■ **TASK INPUT**:
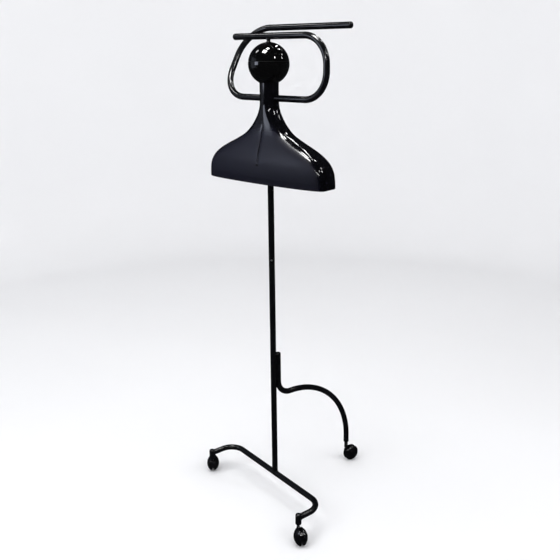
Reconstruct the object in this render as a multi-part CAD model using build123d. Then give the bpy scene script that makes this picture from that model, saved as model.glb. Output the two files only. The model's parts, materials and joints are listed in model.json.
* * *
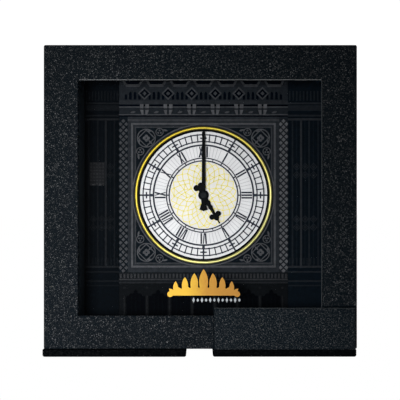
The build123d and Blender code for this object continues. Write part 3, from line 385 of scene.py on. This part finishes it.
---
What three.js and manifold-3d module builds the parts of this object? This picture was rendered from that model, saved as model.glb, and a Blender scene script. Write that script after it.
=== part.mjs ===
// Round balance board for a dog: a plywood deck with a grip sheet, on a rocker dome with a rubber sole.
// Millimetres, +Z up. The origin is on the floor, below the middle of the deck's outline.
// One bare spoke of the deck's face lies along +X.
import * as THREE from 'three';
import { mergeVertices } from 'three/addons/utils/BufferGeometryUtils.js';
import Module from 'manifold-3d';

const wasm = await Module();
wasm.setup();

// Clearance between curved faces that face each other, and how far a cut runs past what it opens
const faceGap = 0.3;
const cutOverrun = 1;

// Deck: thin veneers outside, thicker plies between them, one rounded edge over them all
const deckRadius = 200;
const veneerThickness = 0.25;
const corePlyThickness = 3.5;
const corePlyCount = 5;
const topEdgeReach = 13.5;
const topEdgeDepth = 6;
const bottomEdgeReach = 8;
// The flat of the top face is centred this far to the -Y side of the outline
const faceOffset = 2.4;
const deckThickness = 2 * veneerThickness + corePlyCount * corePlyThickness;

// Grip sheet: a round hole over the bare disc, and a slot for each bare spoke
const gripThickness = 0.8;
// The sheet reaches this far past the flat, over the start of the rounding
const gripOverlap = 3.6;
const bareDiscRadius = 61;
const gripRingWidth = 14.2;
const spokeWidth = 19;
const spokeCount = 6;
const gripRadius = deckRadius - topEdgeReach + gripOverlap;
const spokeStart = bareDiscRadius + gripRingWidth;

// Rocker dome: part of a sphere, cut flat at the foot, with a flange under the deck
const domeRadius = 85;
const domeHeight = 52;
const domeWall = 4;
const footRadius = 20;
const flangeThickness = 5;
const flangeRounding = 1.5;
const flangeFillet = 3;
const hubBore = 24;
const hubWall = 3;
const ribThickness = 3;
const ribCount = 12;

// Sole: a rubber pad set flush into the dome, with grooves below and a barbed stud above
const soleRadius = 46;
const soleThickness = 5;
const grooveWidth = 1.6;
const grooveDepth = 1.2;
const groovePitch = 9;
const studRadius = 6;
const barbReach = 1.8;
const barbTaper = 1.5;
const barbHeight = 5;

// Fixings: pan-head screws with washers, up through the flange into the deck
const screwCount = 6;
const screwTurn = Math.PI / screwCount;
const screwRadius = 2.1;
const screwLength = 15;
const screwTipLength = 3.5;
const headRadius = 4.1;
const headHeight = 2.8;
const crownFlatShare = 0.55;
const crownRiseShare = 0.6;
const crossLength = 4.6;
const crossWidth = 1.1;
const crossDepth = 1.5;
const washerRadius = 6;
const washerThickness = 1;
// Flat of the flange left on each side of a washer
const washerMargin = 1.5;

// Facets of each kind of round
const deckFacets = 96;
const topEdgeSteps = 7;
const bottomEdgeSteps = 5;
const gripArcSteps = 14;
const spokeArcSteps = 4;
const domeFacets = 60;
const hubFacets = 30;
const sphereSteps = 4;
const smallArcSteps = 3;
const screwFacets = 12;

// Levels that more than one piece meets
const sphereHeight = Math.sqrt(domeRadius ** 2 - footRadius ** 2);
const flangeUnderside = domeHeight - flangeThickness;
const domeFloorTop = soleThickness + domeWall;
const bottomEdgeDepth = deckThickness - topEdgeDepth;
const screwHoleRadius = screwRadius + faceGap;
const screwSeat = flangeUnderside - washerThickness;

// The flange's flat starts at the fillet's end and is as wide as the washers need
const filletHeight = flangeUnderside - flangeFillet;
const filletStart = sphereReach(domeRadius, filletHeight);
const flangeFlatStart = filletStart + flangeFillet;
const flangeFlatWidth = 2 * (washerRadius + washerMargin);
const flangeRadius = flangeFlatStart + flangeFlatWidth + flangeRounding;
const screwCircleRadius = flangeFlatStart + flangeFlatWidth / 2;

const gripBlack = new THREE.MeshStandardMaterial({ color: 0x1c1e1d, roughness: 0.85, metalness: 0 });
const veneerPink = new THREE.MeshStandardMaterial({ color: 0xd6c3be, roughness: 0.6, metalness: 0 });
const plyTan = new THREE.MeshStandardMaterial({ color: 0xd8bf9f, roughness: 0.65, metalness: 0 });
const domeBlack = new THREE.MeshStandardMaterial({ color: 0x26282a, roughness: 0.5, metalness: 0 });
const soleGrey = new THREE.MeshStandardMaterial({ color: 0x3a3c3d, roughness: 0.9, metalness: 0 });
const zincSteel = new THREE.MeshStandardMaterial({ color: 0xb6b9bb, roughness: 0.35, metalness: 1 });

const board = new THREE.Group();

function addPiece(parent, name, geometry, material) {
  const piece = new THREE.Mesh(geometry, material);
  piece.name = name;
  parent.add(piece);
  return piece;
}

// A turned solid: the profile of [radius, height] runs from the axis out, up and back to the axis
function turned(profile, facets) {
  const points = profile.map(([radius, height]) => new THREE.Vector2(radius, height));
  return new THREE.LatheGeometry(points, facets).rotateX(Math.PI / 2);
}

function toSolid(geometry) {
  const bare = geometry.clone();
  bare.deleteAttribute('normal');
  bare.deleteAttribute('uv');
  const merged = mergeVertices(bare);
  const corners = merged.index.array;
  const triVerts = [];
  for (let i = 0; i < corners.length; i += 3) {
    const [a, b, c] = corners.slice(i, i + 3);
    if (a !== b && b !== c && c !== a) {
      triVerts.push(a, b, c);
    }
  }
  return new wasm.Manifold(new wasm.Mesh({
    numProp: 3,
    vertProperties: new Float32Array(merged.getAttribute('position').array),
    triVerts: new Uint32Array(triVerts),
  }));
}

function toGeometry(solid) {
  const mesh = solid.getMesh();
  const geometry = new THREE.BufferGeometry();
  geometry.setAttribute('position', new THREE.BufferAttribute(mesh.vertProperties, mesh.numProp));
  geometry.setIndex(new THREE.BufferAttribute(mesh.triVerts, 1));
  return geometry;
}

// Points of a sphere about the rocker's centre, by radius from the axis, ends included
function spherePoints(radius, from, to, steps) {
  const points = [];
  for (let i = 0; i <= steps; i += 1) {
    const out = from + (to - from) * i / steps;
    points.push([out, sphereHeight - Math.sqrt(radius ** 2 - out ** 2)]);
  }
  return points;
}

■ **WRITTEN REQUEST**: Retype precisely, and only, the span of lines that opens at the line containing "What three.js and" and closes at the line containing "const cutOverrun = 1;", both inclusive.

■ **REPLY**:
What three.js and manifold-3d module builds the parts of this object? This picture was rendered from that model, saved as model.glb, and a Blender scene script. Write that script after it.
=== part.mjs ===
// Round balance board for a dog: a plywood deck with a grip sheet, on a rocker dome with a rubber sole.
// Millimetres, +Z up. The origin is on the floor, below the middle of the deck's outline.
// One bare spoke of the deck's face lies along +X.
import * as THREE from 'three';
import { mergeVertices } from 'three/addons/utils/BufferGeometryUtils.js';
import Module from 'manifold-3d';

const wasm = await Module();
wasm.setup();

// Clearance between curved faces that face each other, and how far a cut runs past what it opens
const faceGap = 0.3;
const cutOverrun = 1;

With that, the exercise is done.